On the importance of using music as a vehicle for change
Z: I think what needs to happen right now is truth-telling. We need truth tellers. Hip-hop, in its early beginnings, was the counterculture—the voice of the people going up against systems of power. Over time, it began to get exploited and swallowed up by those systems, because the people in power realized they could make money off of hip-hop. That changed things. And I think it’s time for us to, No. 1, acknowledge that, and No. 2, not allow our desire for validation to trump our need for liberation.
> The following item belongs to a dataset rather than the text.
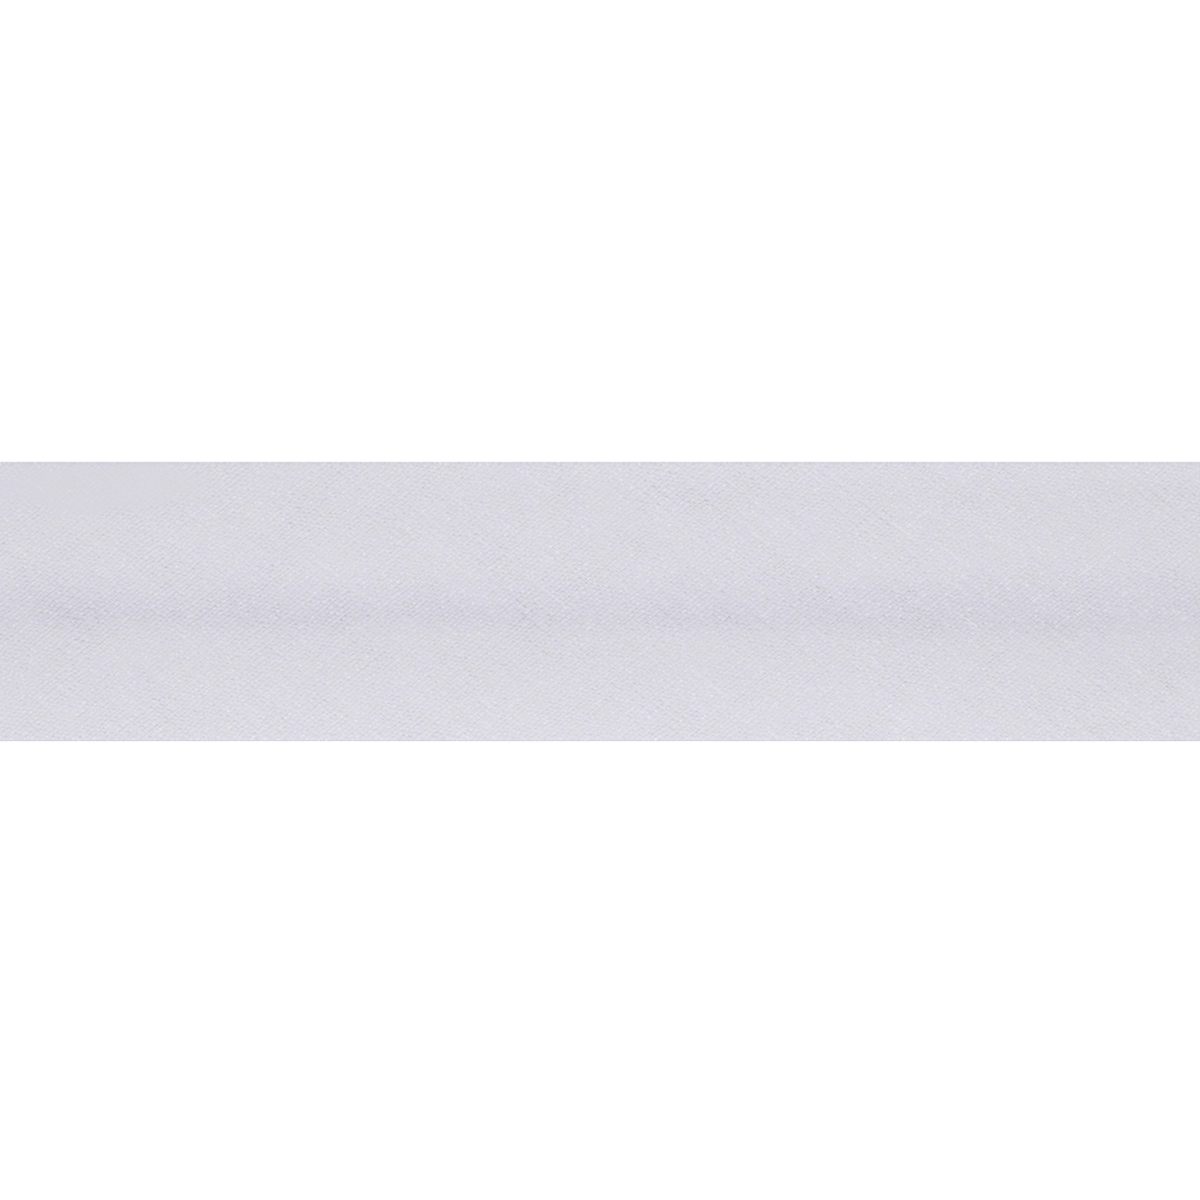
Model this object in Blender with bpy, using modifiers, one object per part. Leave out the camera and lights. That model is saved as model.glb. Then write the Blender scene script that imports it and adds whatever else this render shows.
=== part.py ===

We can’t be afraid, because oftentimes the people who are signing our checks are not the ones who have an interest in Black liberation. We have to be willing to take a stand. We have to be willing to risk our comfort in order to earn our right to actually thrive. There’s a difference between wearing revolution as a costume and actually living it. And oftentimes, it’s the ones actually living it who make people most uncomfortable. But we need to embrace that discomfort—that’s what it’s going to take to create real, lasting, systemic change.
In the workshops I do on creative disruption — how to leverage your art for social change — one thing I talk about is that artists create social norms. So everything an artist does is political, whether they intend it or not. Female rappers embracing their sexuality in their music might not be explicitly talking about politics, but they’re doing something very political. And even Black artists who make songs specifically about joy, without any political statement — there’s something inherently political about being a Black person embracing joy in a system that wants us to be depressed all the time. The only difference between conscious music and non-conscious music is whether it’s explicitly acknowledging itself as a message. But there is always politics in art, regardless.
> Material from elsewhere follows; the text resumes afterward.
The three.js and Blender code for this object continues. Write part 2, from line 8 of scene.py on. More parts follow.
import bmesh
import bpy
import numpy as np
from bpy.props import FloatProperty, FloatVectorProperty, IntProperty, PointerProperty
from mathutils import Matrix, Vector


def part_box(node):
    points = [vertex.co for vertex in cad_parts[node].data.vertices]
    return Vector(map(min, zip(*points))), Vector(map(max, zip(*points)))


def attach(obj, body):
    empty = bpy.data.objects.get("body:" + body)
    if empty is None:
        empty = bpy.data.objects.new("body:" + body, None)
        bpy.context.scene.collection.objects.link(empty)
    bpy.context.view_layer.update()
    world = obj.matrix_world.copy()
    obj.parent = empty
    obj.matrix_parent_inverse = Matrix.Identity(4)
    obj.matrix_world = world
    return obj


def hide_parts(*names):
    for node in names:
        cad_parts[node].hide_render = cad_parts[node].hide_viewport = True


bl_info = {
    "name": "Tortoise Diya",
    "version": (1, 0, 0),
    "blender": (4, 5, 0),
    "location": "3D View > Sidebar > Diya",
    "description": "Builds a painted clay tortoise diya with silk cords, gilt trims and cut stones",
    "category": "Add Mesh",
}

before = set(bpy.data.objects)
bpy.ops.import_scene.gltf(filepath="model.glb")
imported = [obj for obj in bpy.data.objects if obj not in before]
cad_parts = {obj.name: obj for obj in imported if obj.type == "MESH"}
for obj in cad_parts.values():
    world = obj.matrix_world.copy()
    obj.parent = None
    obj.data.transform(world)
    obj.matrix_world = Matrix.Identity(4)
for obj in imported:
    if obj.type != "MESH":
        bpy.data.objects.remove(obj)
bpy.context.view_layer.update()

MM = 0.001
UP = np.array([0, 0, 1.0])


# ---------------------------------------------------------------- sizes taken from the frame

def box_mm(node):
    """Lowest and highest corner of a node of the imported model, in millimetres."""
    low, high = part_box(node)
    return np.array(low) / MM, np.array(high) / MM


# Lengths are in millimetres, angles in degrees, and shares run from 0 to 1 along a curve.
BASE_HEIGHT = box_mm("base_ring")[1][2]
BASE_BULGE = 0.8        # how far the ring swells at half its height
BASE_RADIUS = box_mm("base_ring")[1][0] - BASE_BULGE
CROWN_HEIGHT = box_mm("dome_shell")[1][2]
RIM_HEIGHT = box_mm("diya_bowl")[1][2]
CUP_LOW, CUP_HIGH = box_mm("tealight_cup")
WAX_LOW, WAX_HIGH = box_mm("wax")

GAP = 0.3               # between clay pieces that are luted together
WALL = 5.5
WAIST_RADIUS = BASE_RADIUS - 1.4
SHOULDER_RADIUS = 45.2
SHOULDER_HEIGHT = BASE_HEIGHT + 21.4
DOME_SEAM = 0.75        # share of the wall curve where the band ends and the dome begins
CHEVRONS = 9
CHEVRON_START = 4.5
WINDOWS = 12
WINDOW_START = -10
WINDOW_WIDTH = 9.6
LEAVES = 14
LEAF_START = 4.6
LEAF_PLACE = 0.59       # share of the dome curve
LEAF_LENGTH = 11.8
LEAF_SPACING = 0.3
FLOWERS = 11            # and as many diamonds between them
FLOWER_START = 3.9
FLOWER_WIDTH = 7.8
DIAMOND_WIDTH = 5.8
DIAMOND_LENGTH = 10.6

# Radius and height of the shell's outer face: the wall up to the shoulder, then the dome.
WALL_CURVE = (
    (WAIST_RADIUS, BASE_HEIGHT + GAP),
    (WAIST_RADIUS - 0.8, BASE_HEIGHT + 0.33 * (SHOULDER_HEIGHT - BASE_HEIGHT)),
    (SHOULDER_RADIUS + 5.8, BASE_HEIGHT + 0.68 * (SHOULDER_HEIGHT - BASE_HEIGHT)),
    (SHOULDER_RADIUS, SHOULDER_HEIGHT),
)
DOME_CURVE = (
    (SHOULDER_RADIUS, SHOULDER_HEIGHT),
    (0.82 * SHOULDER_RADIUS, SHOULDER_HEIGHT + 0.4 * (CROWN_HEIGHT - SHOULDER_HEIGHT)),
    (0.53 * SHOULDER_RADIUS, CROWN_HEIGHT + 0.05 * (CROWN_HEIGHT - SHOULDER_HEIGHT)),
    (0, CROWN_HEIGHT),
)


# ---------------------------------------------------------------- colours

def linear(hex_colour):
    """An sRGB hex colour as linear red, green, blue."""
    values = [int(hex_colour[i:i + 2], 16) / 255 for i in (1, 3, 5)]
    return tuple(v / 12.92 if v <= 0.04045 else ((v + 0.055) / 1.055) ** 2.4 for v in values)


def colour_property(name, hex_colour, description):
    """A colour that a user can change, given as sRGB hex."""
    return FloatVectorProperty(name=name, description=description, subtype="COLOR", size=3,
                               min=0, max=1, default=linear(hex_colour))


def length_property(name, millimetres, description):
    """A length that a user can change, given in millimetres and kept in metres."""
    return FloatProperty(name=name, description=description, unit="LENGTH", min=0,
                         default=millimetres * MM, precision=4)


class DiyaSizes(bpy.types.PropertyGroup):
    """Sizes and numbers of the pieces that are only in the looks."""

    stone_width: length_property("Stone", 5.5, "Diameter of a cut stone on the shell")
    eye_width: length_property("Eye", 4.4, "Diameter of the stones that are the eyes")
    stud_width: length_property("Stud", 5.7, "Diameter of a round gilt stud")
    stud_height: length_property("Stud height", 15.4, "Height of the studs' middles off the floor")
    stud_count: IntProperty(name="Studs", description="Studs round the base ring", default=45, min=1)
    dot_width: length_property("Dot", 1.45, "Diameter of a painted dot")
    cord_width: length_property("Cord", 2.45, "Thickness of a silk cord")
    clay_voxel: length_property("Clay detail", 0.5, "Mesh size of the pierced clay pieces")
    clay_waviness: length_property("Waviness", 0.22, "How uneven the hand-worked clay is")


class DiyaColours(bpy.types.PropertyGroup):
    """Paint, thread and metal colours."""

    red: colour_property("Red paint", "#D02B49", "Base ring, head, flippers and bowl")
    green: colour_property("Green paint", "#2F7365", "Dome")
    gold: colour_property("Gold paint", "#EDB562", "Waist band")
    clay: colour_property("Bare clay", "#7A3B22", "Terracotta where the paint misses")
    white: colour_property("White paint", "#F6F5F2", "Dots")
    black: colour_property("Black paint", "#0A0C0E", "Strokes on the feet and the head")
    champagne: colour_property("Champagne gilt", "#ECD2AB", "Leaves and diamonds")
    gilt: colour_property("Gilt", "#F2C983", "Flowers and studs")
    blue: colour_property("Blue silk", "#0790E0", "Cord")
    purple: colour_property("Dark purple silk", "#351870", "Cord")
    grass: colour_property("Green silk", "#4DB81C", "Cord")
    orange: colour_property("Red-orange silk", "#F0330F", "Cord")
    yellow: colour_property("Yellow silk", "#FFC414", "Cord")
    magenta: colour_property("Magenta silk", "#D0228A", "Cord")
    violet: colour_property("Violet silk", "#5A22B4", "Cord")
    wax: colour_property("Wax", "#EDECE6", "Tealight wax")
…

Mez: Through history, Black music has always been a space to express ourselves, and I think we should get back to that. I don’t think that tradition has been lost—I just think it’s been pushed out of the mainstream. I was young when Public Enemy and KRS-One were in their prime, but hearing from my parents about what those parties were like—those were extremely political songs that people were actually dancing to and that were getting the club going. I feel like that needs to be brought back to the front. That’s what makes Kendrick [Lamar] so dope. He’s just engulfed in his Blackness—he radiates it. He’s so creative, so committed to paying homage to the history while also pushing it forward. One of my favorite MCs, if not my favorite. And I think the run he’s been on these last couple of years is starting to trickle down. I see it in the underground—it’s beginning to inspire younger rappers, musicians, and singers to really embrace their Blackness and speak on what they’re going through and what our people are going through.
I’m excited to see this new rebirth. Music is going to branch out in a lot of directions. I even see it at places like Rolling Loud—what’s populating those stages feels like a meshing of hip-hop and rock, and you can see how it resonates with the young kids. It’s not necessarily my personal taste, but I can see it’s not going anywhere—it’s only going to evolve. And in the local scene, I’m really excited about artists like Nay $peaks. She just performed at the ICA, and all her music is about being a Black woman—the beauty of it, the struggles of it—and she’s going viral with it. I just really want to see more of that, and I think we will. I think we’re going to get back to it.